-
Jak to jest, że ci co zarabiają krocie rocznie przestają płacić ZUS? Od bodajże 100 tys. zł przestaje się płacić składki i powstaje wyrwa w ZUSie. Gdyby tacy płacili, ZUS miałby pieniądze, a tak musi się zadłużać.
Przy płaceniu dodatków nie ma takich limitów. Płacisz od takich kwot jakie zarabiasz.
Cytuj
-
-
Roczna podstawa naliczania składek na ubezpieczenia emerytalne i rentowe w danym roku kalendarzowym nie może być wyższa od kwoty odpowiadającej 30-krotności prognozowanego przeciętnego wynagrodzenia miesięcznego w gospodarce narodowej.

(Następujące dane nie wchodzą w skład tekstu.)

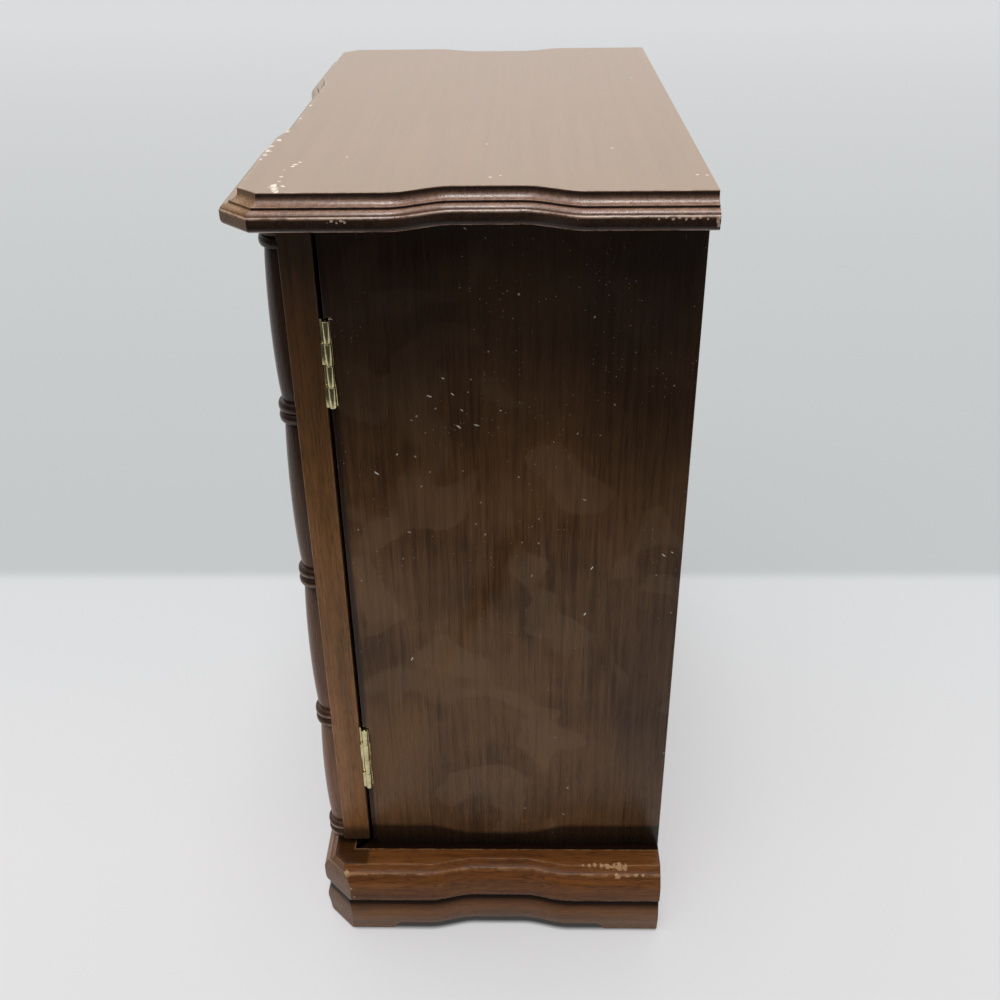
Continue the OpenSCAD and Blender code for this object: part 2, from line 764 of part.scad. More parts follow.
// Heights of the lower ends of a leaf's knuckles, from the lower end of the hinge
function knuckle_zs(on_case) = on_case ? [knuckle_h, 3 * knuckle_h] : [0, 2 * knuckle_h];

module hinge_bore() {
    translate([axis_x, axis_y, -1]) cylinder(r = hinge_pin_r + hinge_pin_gap, h = hinge_h + 2);
}

module at_leaf_screws(upper) {
    for (s = [-1, 1]) translate([hinge_screw_x, 0, hinge_z(upper) + s * hinge_screw_z]) children();
}

module case_leaf_screws(upper) {
    at_leaf_screws(upper) translate([0, case_leaf_y1 - leaf_t, 0]) rotate([90, 0, 0]) small_screw();
}

module door_leaf_screws(upper) {
    at_leaf_screws(upper) translate([0, door_leaf_y0 + leaf_t, 0]) rotate([-90, 0, 0]) small_screw();
}

// A leaf with its plate between y0 and y1, and the roots of its knuckles
module hinge_leaf(on_case, y0, y1) {
    plate_x1 = axis_x - knuckle_r - running_gap;
    root_y0 = on_case ? axis_y + knuckle_r / 2 : y0;
    root_y1 = on_case ? y1 : axis_y - knuckle_r / 2;
    difference() {
        union() {
            box([axis_x - leaf_w, y0, 0], [plate_x1, y1, hinge_h]);
            for (z = knuckle_zs(on_case)) {
                translate([axis_x, axis_y, z + knuckle_gap / 2])
                    cylinder(r = knuckle_r, h = knuckle_h - knuckle_gap);
                box([plate_x1, root_y0, z + knuckle_gap / 2],
                    [axis_x, root_y1, z + knuckle_h - knuckle_gap / 2]);
            }
        }
        hinge_bore();
    }
}

module case_leaf(left, upper) {
    color("#9a8a4c") on_side(left) difference() {
        translate([0, 0, hinge_z(upper) - hinge_h / 2])
            hinge_leaf(true, case_leaf_y1 - leaf_t, case_leaf_y1);
        case_leaf_screws(upper);
    }
}

module door_leaf(left, upper) {
    color("#9a8a4c") on_side(left) difference() {
        translate([0, 0, hinge_z(upper) - hinge_h / 2])
            hinge_leaf(false, door_leaf_y0, door_leaf_y0 + leaf_t);
        door_leaf_screws(upper);
    }
}

module hinge_pin(left, upper) {
    color("#b8ab6a") on_side(left) translate([axis_x, axis_y, hinge_z(upper) - hinge_h / 2])
        cylinder(r = hinge_pin_r, h = hinge_h);
}

// Catches under the inner top, and their strikes on the doors

catch_z0 = ceiling_z - catch_h;
catch_y0 = case_front_y + 0.5;
ear_hole_x = catch_w / 2 + ear_l / 2;
strike_z = catch_z0 + catch_h / 2;

module catch_screws_at() {
    for (s = [-1, 1])
        translate([catch_x + s * ear_hole_x, catch_y0 + catch_d / 2, ceiling_z - ear_t])
            rotate([180, 0, 0]) small_screw();
}

module catch(left) {
    color("#3a2a20") on_side(left) difference() {
        union() {
            box([catch_x - catch_w / 2, catch_y0, catch_z0],
                [catch_x + catch_w / 2, catch_y0 + catch_d, ceiling_z]);
            box([catch_x - catch_w / 2 - ear_l, catch_y0, ceiling_z - ear_t],
                [catch_x + catch_w / 2 + ear_l, catch_y0 + catch_d, ceiling_z]);
            for (z = [catch_z0 + pole_inset, ceiling_z - ear_t - pole_inset - pole_t])
                box([catch_x - catch_w / 2 + pole_inset, catch_y0 - pole_out, z],
                    [catch_x + catch_w / 2 - pole_inset, catch_y0 + 1, z + pole_t]);
        }
        catch_screws_at();
    }
}

module strike_screw() {
    translate([catch_x, door_back_y + strike_t, strike_z]) rotate([-90, 0, 0]) small_screw();
}

module strike(left) {
    color("#a8a8a0") on_side(left) difference() {
        box([catch_x - strike_w / 2, door_back_y, strike_z - strike_h / 2],
            [catch_x + strike_w / 2, door_back_y + strike_t, strike_z + strike_h / 2]);
        strike_screw();
    }
}

// Screws, grouped by what they turn with

module case_screws() {
    color("#b8a45c") for (left = [false, true]) on_side(left) {
        case_leaf_screws(false);
        case_leaf_screws(true);
        catch_screws_at();
    }
}

module door_screws(left) {
    color("#b8a45c") on_side(left) {
        door_leaf_screws(false);
        door_leaf_screws(true);
        strike_screw();
    }
}

module top_screws() {
    color("#8a8a84")
        for (x = [-case_in + top_screw_inset, case_in - top_screw_inset])
            for (y = [case_front_y + top_screw_inset, panel_front_y - top_screw_inset])
                translate([x, y, ceiling_z]) rotate([180, 0, 0])
                    wood_screw(top_screw_r, top_screw_head_r, top_screw_head_h, top_screw_l);
}

top_board();
base_side(true);  // base_side_left
base_side(false);  // base_side_right
base_front();
base_back_rail();
base_corner_blocks();
side_panel(true);  // side_panel_left
side_panel(false);  // side_panel_right
back_panel();
back_brads();
floor_panel();
inner_top();
partition();
shelf(left_low_z, true);  // left_lower_shelf
shelf(left_high_z, true);  // left_upper_shelf
shelf(right_shelf_z, false);  // right_shelf
shelf_pins();
felt(0, true);  // left_floor_felt
felt(left_low_z, true);  // left_lower_felt
felt(left_high_z, true);  // left_upper_felt
felt(0, false);  // right_floor_felt
felt(right_shelf_z, false);  // right_shelf_felt
peg_rail();
necklace_pegs();
outer_stile(true);  // left_outer_stile
inner_stile(true);  // left_inner_stile
top_rail(true);  // left_top_rail
bottom_rail(true);  // left_bottom_rail
door_panel(true);  // left_door_panel
pilaster(true);  // left_pilaster
knob(true);  // left_knob
knob_screw(true);  // left_knob_screw
outer_stile(false);  // right_outer_stile
inner_stile(false);  // right_inner_stile
top_rail(false);  // right_top_rail
bottom_rail(false);  // right_bottom_rail
door_panel(false);  // right_door_panel
pilaster(false);  // right_pilaster
knob(false);  // right_knob
knob_screw(false);  // right_knob_screw
case_leaf(true, true);  // left_upper_case_leaf
door_leaf(true, true);  // left_upper_door_leaf
hinge_pin(true, true);  // left_upper_hinge_pin
case_leaf(true, false);  // left_lower_case_leaf
door_leaf(true, false);  // left_lower_door_leaf
hinge_pin(true, false);  // left_lower_hinge_pin
case_leaf(false, true);  // right_upper_case_leaf
door_leaf(false, true);  // right_upper_door_leaf
hinge_pin(false, true);  // right_upper_hinge_pin
case_leaf(false, false);  // right_lower_case_leaf
door_leaf(false, false);  // right_lower_door_leaf
hinge_pin(false, false);  // right_lower_hinge_pin
catch(true);  // left_catch
catch(false);  // right_catch
strike(true);  // left_strike
strike(false);  // right_strike
case_screws();
door_screws(true);  // left_door_screws
door_screws(false);  // right_door_screws
top_screws();
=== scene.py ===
"""Looks of a tabletop cabinet with two doors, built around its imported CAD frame.

Lengths are in millimetres until MM turns them into metres."""

import json
import math

import bpy
from mathutils import Matrix, Vector


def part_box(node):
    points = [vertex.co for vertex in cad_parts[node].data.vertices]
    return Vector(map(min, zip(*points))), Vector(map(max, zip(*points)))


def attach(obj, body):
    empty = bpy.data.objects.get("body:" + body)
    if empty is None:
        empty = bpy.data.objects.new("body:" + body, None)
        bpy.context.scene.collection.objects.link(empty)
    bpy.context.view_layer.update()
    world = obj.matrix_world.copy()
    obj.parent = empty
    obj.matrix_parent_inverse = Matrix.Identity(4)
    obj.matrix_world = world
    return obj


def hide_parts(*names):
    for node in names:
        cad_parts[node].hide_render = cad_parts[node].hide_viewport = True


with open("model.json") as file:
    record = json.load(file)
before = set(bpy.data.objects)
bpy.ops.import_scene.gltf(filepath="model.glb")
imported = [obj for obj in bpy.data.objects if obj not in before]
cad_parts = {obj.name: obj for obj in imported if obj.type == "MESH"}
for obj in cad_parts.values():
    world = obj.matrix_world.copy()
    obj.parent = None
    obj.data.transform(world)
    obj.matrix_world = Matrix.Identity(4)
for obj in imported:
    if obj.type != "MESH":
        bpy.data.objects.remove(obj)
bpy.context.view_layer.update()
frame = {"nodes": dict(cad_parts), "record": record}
RECORD = frame["record"]
MM = 0.001

BODY_OF = {n: body for body, nodes in RECORD["behaviour"]["bodies"].items() for n in nodes}

# Sizes that the CAD model has too
HEIGHT, BACK_Y = 380.0, 88.5
TOP_HALF, TOP_FRONT, TOP_CANT = 148.0, -81.5, 8.0
TOP_SIDE_DIP, TOP_FRONT_DIP = 8.0, 3.5
BASE_H, BASE_HALF, BASE_FRONT, BASE_CANT, BASE_T = 42.0, 153.5, -82.0, 9.5, 32.5
BASE_DIP, CANT_STEP = 4.0, 5.5
FOOT_H, FOOT_SIDE, FOOT_FRONT, FOOT_ROUND = 5.0, 54.0, 104.0, 4.0
SIDE_MID, SIDE_DIP_HALF, FRONT_DIP_HALF, DIP_RUN = 7.5, 36.0, 68.0, 24.0
DOOR_FRONT, DOOR_BACK, DOOR_MID, DOOR_H, DOOR_T = -71.2, -58.2, 205.5, 320.0, 13.0
CASE_FRONT, CASE_BACK, CEILING = -56.5, 84.5, 358.5
TURNING_X, KNOB_X, CATCH_X = 125.7, 13.0, 17.0
HINGE_X, HINGE_Y, HINGE_H, HINGE_OFF = 135.3, -55.5, 37.0, 103.5
LEAF_W, LEAF_T, KNUCKLE_R, KNUCKLE_GAP, PIN_R, SLACK = 8.8, 0.8, 1.5, 0.1, 0.8, 0.15
BRAD_HEAD_R, STRIKE_Z = 1.3, 354.0
LEAF_SCREW_X, LEAF_SCREW_OFF, CATCH_SCREW_OFF = 129.5, 11.0, 10.25
TOP_SCREW_X, TOP_SCREW_IN = 101.0, 24
FOOT_FACE = BASE_HALF - 2.2
CANT_FOOT = FOOT_FACE - BASE_FRONT - BASE_CANT - CANT_STEP + 1.3


# Working on meshes

def linked(name, data):
    """A new object of this data, in the scene."""
    thing = bpy.data.objects.new(name, data)
    bpy.context.scene.collection.objects.link(thing)
    return thing


def put_down():
    """Object mode, with nothing selected."""
    if bpy.context.mode != "OBJECT":
        bpy.ops.object.mode_set(mode="OBJECT")
    bpy.ops.object.select_all(action="DESELECT")


def pick_up(piece):
    put_down()
    piece.select_set(True)
    bpy.context.view_layer.objects.active = piece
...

Daje to ok. 100 tys. w tym roku.
Po co jest takie ograniczenie? Podatek płaci się i nie nabywa się nic w zamian, a od składki mamy roszczenie o wypłatę emerytury. Dlatego przy podatkach mamy limit a tu nie.
Cytuj
-
Fakt, to jest dwojakie. Fundusz emerytalno-rentowy miałby więcej środków dzisiaj gdyby nie było limitu, ale jednocześnie musiałby zapłacić więcej w przyszłości. Ten limit to jakby zahamowanie niebotycznych emerytur. Inaczej ZUS padłby szybciej niż ma to nastąpić.
Cytuj
-
Obecna płaca wynosi 3359 zł brutto więc limit wynosi 100 tys. 770 zł (30 x 3359 zł). Znam takich co już na przełomie marca i kwietnia nie płacą składek, ale jednocześnie też nie oszczędzają. Niby wykształceni ludzie, a nie wiedzą jaką krzywdę sobie robią.
Zaboli ich jak przejdą na emeryturę oj zaboli.
Cytuj
-
To niestety jest prawda. Masz kasę ale nie oszczędzasz, a na stare lata zgrzyt zębami.
Polacy nie mają nawyku regularnego oszczędzania nawet małych kwot, a to podstawa.
Nie muszą to być od razu tysiące złotych miesięcznie ale 100-200 zł po 30 latach da konkretną sumę.
Cytuj
-
-
Nie oszczędzamy nie ubezpieczamy się, nie mamy oszczędności, a banki wykazują mega zyski. Nie wierzę w to, aby Polacy nie mieli oszczędności. Wystarczy stanąć na chodniku i popatrzeć na samochody. Same nowe i bynajmniej nie tanie.
Co do limitu zarobków i składek. W NFZ np. płaci się duże składki i czasem z kilku tytułów a leczenie wcale taka osoba nie ma na wyższym standardzie. To tu też taka zasada powinna być - płacisz jak każdy, ale nabywasz mniejsze uprawnienia emerytalne. Taka zasada solidarności społecznej.
Cytuj
-
No a taki prezes spółki giełdowej. On to już nie raz po pierwszym tygodniu nowego roku przestaje płacić.
Pracownicy zarabiają grosze, a te spaślaki bogacą się kosztem innych.